# [PROBLEM TO SOLVE]
Please quote exactly the lines below from the line containing "it, hollow underneath" to the line containing "bpy.context.scene.collection.objects.link(empty)", both lines included, and nothing else.

# [DATASET CONTENT]
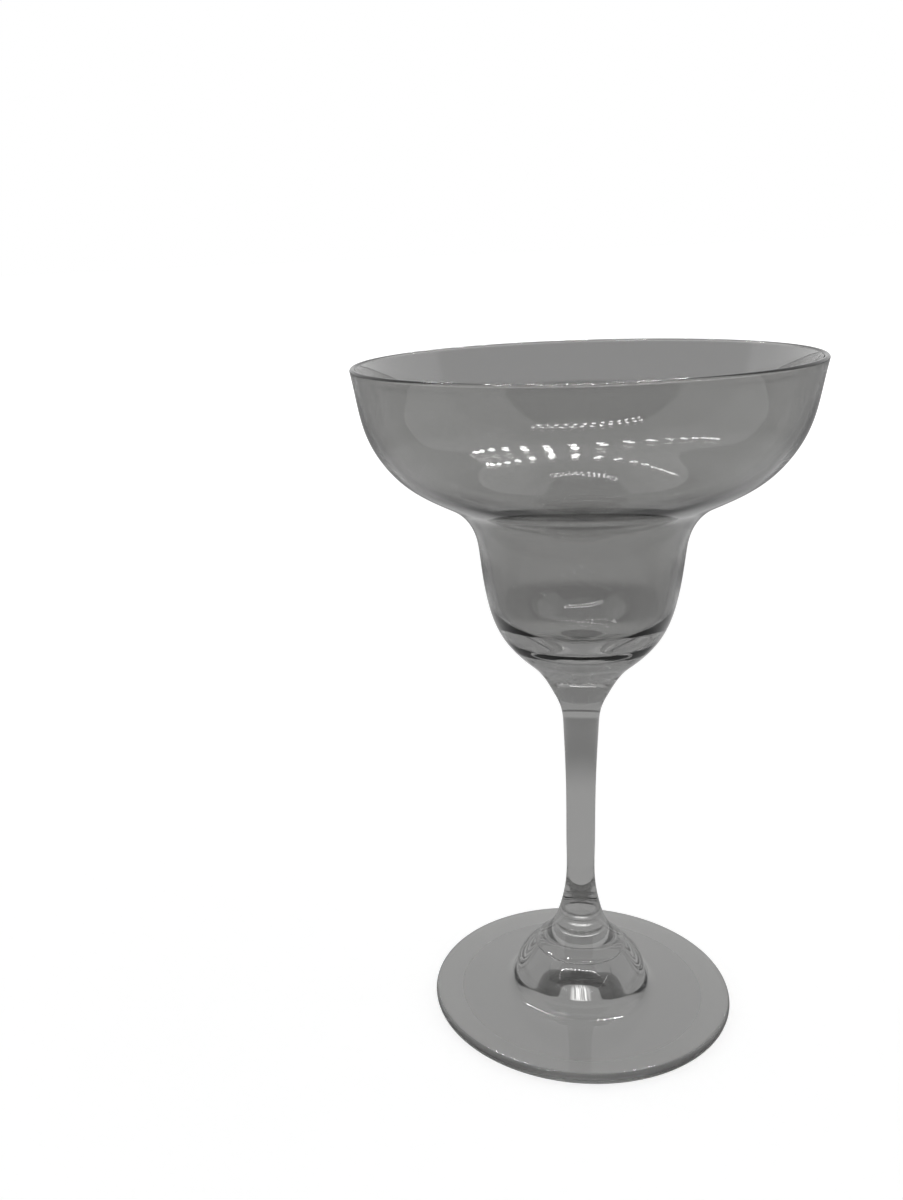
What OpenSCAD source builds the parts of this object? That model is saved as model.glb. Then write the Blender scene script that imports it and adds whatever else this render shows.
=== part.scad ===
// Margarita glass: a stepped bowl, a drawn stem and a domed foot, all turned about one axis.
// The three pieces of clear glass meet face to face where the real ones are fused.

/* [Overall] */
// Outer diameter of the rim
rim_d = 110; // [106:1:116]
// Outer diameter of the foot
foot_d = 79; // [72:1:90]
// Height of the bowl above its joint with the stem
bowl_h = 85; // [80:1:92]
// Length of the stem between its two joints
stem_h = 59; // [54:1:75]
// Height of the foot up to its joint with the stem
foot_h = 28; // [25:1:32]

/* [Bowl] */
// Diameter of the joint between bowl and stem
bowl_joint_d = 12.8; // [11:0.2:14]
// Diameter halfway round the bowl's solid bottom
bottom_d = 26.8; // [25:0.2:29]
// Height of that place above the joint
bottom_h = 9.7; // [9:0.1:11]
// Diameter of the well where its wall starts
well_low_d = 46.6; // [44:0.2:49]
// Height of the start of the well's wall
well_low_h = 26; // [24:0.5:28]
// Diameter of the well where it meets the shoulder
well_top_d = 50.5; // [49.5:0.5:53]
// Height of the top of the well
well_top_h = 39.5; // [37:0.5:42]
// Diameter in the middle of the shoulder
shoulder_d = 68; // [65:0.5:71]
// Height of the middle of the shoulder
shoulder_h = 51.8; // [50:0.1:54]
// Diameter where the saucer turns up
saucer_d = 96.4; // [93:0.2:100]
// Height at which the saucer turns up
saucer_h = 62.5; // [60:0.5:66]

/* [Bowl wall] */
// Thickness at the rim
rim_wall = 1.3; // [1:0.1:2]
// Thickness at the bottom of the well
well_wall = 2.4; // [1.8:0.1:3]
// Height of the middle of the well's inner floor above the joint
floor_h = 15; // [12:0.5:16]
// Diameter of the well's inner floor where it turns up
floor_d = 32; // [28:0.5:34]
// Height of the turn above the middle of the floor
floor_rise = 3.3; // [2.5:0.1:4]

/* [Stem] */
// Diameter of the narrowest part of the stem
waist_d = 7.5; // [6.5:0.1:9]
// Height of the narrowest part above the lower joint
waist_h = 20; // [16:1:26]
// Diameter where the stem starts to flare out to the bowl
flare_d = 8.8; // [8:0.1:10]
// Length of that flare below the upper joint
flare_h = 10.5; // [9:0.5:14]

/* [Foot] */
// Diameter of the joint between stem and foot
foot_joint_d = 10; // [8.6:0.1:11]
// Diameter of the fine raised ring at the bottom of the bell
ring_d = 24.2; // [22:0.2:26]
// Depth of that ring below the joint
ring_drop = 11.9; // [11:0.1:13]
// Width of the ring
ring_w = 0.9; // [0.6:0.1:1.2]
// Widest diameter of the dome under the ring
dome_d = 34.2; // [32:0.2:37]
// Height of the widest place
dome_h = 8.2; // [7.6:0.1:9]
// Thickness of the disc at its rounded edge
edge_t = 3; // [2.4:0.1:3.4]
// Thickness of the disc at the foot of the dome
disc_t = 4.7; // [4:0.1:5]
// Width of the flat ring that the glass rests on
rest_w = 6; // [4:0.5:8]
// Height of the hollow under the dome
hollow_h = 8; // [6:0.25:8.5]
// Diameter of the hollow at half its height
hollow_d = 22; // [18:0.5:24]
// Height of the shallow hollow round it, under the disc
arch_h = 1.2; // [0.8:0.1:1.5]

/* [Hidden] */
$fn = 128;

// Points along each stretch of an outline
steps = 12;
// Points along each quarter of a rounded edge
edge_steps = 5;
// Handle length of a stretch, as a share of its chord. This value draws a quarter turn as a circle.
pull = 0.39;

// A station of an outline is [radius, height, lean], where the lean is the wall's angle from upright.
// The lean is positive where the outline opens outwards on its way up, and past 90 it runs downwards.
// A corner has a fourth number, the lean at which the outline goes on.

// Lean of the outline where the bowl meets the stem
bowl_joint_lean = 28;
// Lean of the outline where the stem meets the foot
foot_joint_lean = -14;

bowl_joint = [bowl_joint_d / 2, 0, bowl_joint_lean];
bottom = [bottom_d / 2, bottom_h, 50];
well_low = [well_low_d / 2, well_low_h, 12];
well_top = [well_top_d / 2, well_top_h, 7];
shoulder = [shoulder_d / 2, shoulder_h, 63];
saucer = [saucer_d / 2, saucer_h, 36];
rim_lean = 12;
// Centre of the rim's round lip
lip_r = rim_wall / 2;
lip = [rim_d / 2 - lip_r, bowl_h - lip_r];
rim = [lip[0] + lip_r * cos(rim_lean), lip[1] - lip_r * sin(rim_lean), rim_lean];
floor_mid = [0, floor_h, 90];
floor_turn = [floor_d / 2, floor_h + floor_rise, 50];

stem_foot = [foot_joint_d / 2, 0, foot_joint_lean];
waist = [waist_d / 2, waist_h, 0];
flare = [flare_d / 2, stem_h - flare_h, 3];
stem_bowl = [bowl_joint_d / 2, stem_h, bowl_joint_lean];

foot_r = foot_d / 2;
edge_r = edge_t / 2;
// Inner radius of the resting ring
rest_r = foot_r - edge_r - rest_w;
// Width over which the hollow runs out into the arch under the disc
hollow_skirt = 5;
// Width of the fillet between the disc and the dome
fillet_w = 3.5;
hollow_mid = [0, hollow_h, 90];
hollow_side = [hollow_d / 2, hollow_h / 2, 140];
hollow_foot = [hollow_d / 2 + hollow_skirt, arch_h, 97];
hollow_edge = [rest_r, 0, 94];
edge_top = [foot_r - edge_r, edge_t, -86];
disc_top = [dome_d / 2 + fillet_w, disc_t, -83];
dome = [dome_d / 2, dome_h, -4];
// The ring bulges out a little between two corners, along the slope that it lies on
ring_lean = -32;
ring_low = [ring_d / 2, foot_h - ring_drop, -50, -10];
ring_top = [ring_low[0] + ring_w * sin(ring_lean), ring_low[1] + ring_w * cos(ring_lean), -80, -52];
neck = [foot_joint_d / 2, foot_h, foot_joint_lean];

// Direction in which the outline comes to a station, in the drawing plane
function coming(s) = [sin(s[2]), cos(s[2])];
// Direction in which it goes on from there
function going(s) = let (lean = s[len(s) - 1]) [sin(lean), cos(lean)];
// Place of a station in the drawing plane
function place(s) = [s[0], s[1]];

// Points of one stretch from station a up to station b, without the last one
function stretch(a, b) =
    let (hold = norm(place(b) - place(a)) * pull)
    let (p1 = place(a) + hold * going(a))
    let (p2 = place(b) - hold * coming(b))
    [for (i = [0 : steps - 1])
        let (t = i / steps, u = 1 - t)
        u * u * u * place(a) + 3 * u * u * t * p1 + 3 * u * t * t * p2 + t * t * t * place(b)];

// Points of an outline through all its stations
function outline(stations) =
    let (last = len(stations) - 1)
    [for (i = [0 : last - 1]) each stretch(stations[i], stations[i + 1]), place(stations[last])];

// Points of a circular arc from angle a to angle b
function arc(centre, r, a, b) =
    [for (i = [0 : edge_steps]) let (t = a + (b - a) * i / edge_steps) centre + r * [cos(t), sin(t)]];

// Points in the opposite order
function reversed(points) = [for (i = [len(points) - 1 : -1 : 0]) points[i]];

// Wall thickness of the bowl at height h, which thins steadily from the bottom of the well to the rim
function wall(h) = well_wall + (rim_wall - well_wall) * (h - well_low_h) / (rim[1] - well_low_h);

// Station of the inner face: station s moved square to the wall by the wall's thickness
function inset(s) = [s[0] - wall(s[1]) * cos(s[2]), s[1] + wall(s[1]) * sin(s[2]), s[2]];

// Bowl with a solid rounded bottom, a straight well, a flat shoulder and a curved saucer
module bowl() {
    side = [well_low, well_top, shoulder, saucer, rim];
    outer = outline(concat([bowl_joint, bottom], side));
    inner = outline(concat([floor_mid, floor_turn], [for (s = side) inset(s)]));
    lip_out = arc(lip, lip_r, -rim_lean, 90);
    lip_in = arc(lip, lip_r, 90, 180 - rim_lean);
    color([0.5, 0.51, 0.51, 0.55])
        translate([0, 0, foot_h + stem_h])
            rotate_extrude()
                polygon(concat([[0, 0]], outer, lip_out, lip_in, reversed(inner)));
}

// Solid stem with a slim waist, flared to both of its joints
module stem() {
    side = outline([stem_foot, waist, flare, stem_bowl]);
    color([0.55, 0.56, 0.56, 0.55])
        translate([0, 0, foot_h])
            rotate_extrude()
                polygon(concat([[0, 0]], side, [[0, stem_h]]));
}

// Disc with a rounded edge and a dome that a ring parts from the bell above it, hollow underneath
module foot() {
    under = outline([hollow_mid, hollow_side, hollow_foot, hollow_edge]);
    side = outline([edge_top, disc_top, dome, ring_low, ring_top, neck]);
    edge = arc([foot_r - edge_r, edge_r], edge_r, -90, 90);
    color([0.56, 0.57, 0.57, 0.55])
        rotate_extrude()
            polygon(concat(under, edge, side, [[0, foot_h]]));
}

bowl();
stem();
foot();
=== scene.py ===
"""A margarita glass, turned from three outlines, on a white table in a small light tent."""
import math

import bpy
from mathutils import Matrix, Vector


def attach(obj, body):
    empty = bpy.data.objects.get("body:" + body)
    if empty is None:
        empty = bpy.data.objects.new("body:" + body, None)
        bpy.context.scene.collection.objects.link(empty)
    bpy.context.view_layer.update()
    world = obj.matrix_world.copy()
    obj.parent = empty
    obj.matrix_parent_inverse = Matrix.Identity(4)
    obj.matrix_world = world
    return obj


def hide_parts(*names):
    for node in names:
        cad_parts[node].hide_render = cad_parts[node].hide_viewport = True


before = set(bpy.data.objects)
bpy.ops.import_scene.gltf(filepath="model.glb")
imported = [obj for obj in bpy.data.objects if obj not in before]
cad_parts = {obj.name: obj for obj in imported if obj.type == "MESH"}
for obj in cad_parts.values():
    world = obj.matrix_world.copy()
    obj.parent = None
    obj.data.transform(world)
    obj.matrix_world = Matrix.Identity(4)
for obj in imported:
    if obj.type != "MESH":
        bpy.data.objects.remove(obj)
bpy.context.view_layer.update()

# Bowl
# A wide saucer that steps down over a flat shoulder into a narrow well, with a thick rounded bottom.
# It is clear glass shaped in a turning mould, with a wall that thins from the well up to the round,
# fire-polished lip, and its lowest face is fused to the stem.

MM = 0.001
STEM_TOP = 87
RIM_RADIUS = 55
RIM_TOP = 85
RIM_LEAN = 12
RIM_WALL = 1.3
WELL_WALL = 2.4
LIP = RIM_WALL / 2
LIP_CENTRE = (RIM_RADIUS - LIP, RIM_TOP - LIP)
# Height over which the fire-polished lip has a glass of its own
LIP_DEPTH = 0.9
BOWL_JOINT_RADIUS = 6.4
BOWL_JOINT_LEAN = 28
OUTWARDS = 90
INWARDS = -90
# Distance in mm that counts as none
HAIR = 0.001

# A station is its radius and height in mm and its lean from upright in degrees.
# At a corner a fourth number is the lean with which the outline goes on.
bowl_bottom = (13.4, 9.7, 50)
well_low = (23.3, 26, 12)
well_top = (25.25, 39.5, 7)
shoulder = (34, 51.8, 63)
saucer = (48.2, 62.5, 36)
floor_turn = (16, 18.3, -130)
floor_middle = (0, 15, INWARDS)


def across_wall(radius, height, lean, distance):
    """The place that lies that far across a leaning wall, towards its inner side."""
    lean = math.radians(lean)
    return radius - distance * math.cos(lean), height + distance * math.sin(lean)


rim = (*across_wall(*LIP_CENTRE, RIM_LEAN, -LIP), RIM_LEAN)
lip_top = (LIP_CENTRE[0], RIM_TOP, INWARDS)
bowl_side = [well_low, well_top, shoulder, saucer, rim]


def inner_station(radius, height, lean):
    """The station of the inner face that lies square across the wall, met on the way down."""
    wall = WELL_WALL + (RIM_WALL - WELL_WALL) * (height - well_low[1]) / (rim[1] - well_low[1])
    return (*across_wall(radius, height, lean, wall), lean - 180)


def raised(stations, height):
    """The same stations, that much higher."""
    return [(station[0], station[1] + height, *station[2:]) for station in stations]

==

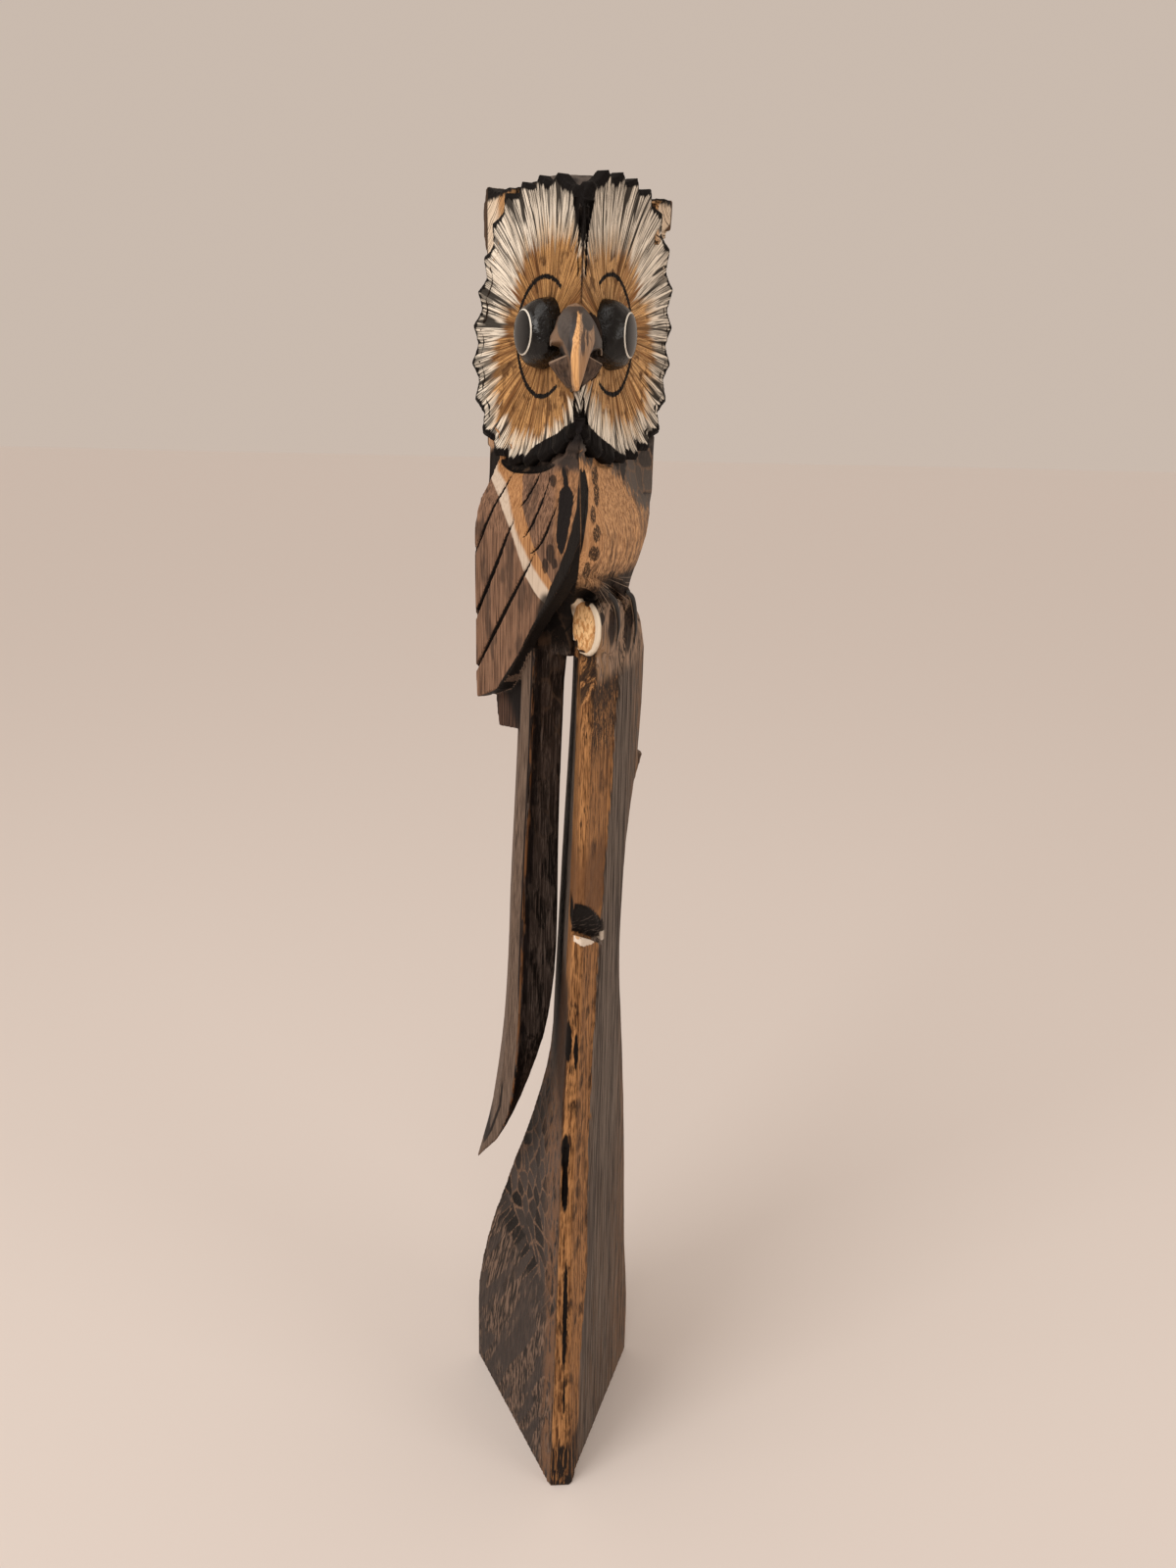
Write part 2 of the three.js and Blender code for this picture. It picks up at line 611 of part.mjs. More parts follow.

# [SOLUTION TO THIS EXERCISE]
// Disc with a rounded edge and a dome that a ring parts from the bell above it, hollow underneath
module foot() {
    under = outline([hollow_mid, hollow_side, hollow_foot, hollow_edge]);
    side = outline([edge_top, disc_top, dome, ring_low, ring_top, neck]);
    edge = arc([foot_r - edge_r, edge_r], edge_r, -90, 90);
    color([0.56, 0.57, 0.57, 0.55])
        rotate_extrude()
            polygon(concat(under, edge, side, [[0, foot_h]]));
}

bowl();
stem();
foot();
=== scene.py ===
"""A margarita glass, turned from three outlines, on a white table in a small light tent."""
import math

import bpy
from mathutils import Matrix, Vector


def attach(obj, body):
    empty = bpy.data.objects.get("body:" + body)
    if empty is None:
        empty = bpy.data.objects.new("body:" + body, None)
        bpy.context.scene.collection.objects.link(empty)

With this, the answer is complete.